If it becomes clear that the system’s best days are behind it, you’re better off not contacting them. A system is kept alive only for as long as it keeps developing; a system that is not developing will ultimately go the way of the dinosaurs.
Ask for new functions
As we have already said, the developers don’t know which functions are particularly important to you. Let them know what else you need from the system, and find out if they can put that into practice. It is likely that your request will actually set the future course of the system’s development, especially if similar requests have come in from other companies, too.
If the functions you are asking for are unique and you’re the only one that needs them, you can agree a price with the developers to adapt the system to your requirements. It won’t be cheap, but it will be a lot cheaper than developing your own system.
Make sure it’s compatible
Modern web-based systems do not operate in isolation: generally speaking, they can “communicate” with systems from other developers. This means you don’t have to manually transfer data from one system to another.

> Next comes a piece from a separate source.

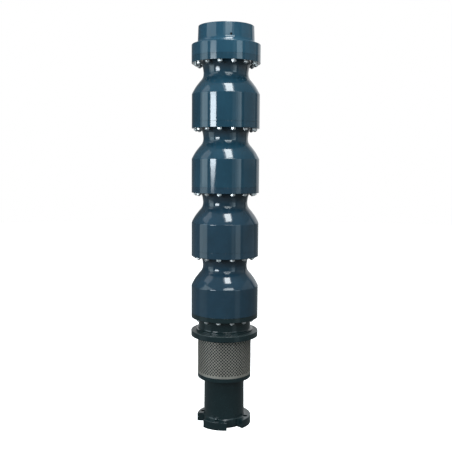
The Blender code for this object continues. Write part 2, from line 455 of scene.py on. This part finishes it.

For example, once you create a project in your project management system, you can automatically create a “symmetrical” translation project on a cloud-based CAT system from a second developer, which in turn incorporates a machine translation service from a third. This possibility means data is able to migrate between different services without you getting involved.
If you are already using any web-based applications, find out if the translation management system you are interested in is compatible with them.
Made your choice? Get it installed!
There is a children’s puzzle that goes like this: three birds were sitting in a tree when two of them decided to fly away. How many birds were left? The answer isn’t what you expect: three! Because deciding is not the same as doing.
Company managers always have things to do that they can’t put off (we dedicated a separate article to this). But you will never get more time: you’ll have just as many urgent things to do tomorrow. “I don’t have time” is not a reason to hold back on installing a TMS, but a consequence of the fact that you haven’t installed one yet.